● Required work:
Sift the listing for lines that hold the string "None" and pull them out.

● Rows from a dataset:
- - - -

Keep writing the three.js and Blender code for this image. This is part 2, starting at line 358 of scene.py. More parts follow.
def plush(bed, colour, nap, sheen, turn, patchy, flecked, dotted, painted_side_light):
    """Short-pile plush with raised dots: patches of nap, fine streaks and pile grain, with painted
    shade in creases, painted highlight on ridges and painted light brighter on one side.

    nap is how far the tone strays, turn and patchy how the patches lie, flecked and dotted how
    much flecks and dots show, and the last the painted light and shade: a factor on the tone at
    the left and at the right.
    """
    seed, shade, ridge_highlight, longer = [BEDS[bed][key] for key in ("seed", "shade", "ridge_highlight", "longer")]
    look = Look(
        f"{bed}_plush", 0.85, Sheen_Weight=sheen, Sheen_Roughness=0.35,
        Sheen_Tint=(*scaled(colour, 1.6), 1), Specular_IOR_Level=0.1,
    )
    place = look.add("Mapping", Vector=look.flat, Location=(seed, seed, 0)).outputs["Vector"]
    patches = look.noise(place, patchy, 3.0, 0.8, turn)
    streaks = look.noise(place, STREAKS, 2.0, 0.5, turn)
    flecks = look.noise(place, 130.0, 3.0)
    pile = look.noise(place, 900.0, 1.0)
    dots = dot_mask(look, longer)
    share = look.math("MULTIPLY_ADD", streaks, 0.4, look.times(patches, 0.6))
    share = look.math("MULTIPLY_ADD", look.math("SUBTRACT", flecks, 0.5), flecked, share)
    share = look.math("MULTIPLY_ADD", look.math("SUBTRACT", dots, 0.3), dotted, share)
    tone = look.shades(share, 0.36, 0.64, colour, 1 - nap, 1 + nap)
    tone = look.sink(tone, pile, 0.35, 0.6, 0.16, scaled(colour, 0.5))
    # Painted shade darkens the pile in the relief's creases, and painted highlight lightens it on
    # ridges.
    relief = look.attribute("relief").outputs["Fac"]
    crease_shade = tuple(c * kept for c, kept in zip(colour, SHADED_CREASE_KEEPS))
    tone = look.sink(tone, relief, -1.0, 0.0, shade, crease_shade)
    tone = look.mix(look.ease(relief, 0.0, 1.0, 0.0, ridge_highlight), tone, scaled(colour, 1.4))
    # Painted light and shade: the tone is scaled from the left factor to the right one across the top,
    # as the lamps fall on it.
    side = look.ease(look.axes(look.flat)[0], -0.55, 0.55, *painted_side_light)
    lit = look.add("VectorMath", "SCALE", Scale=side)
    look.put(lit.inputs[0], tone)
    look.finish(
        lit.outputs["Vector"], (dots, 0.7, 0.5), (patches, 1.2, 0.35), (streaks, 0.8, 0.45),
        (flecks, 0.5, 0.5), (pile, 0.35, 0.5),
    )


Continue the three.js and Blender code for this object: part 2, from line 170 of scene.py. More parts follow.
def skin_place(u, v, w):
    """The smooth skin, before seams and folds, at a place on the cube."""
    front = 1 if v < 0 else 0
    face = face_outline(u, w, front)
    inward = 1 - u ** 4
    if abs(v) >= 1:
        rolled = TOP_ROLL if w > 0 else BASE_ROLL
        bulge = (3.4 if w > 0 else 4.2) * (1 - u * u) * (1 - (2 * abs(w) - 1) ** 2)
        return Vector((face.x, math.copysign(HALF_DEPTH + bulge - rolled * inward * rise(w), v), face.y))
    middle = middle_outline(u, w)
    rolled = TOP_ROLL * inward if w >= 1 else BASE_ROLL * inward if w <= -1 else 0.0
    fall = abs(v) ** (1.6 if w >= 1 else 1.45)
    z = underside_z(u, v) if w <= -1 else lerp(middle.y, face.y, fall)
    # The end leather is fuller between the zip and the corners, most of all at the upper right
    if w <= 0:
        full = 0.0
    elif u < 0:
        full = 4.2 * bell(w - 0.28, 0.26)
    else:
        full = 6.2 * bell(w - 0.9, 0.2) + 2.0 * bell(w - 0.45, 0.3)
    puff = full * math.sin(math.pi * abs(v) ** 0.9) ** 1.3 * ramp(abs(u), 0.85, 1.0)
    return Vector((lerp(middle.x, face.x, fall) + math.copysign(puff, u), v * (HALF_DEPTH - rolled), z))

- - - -

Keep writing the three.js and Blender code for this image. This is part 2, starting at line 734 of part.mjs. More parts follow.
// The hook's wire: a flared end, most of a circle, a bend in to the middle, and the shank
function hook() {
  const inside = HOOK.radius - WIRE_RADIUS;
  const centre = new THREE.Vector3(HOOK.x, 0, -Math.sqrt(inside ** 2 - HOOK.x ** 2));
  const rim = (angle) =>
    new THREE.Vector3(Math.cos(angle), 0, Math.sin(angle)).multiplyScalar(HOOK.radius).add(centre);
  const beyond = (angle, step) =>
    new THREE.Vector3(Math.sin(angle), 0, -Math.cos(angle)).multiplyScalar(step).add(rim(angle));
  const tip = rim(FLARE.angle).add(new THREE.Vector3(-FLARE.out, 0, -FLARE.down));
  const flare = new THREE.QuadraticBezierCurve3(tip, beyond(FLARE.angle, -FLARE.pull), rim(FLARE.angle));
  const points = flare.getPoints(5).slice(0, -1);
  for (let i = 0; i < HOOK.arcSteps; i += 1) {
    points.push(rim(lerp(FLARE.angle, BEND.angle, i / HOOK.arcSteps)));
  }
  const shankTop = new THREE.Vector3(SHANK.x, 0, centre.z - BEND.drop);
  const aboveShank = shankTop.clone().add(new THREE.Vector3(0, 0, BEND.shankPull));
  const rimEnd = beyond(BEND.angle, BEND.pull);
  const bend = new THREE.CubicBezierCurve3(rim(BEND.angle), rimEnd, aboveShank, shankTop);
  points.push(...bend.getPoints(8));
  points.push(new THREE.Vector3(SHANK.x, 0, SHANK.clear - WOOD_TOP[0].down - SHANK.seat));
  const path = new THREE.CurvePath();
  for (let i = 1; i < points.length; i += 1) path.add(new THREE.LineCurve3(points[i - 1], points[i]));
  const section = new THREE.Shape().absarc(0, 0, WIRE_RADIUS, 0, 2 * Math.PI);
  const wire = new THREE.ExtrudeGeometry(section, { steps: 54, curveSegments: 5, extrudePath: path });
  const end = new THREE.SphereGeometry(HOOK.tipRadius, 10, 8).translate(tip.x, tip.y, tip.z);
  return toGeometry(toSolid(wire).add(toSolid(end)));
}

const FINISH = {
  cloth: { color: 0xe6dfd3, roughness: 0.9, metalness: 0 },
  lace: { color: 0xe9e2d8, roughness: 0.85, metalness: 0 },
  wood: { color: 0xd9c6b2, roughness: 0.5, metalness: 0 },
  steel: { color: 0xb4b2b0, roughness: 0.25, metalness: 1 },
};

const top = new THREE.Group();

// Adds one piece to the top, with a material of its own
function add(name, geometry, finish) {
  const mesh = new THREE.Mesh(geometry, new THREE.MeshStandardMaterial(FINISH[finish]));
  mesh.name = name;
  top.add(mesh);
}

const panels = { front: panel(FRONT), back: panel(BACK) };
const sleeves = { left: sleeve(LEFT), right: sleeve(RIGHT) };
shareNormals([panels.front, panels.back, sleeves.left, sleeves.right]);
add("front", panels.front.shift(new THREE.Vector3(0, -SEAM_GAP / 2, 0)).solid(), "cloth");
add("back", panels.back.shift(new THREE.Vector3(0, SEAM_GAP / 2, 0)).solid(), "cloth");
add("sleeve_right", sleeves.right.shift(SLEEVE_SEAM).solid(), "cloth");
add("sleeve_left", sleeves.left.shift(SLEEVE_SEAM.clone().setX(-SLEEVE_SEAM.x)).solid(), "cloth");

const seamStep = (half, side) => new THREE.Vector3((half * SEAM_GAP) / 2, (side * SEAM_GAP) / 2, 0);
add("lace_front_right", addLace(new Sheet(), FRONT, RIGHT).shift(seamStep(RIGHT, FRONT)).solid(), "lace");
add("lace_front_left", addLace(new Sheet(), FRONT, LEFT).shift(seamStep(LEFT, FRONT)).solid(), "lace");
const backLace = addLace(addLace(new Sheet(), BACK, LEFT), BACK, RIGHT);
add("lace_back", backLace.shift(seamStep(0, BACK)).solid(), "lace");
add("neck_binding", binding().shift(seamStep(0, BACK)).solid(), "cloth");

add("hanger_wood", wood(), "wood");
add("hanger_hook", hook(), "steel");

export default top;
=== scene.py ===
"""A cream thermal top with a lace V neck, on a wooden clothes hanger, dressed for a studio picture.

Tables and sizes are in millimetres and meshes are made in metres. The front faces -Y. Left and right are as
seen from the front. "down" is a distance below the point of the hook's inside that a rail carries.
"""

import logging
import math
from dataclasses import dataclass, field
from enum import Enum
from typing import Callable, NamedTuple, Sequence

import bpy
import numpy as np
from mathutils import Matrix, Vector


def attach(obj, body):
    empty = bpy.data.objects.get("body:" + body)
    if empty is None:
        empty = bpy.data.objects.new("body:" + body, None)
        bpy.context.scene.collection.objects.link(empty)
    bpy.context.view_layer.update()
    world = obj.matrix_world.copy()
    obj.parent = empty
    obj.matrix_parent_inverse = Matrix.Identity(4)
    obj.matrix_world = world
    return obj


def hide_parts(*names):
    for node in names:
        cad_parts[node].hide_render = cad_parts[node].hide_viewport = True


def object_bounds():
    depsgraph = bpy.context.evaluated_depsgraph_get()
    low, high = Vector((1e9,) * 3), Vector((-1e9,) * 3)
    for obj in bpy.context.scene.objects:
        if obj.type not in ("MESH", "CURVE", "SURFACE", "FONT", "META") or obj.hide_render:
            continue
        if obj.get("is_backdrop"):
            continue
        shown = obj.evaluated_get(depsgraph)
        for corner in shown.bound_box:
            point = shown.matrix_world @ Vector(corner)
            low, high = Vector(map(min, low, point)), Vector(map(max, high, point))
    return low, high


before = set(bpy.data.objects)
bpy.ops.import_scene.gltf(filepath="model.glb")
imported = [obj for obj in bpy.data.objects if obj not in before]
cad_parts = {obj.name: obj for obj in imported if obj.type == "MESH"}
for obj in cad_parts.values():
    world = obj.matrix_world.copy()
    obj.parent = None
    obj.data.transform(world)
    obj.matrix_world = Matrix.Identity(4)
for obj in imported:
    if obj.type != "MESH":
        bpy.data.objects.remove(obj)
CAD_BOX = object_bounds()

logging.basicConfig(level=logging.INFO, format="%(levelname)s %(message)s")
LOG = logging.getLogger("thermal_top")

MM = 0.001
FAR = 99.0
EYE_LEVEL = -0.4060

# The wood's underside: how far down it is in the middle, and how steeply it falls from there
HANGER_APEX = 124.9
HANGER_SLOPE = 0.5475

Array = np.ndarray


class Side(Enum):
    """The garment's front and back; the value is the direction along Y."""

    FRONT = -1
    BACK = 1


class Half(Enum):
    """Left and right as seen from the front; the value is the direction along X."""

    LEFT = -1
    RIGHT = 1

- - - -

● Written solution:
    if empty is None:
        empty = bpy.data.objects.new("body:" + body, None)
    obj.parent = None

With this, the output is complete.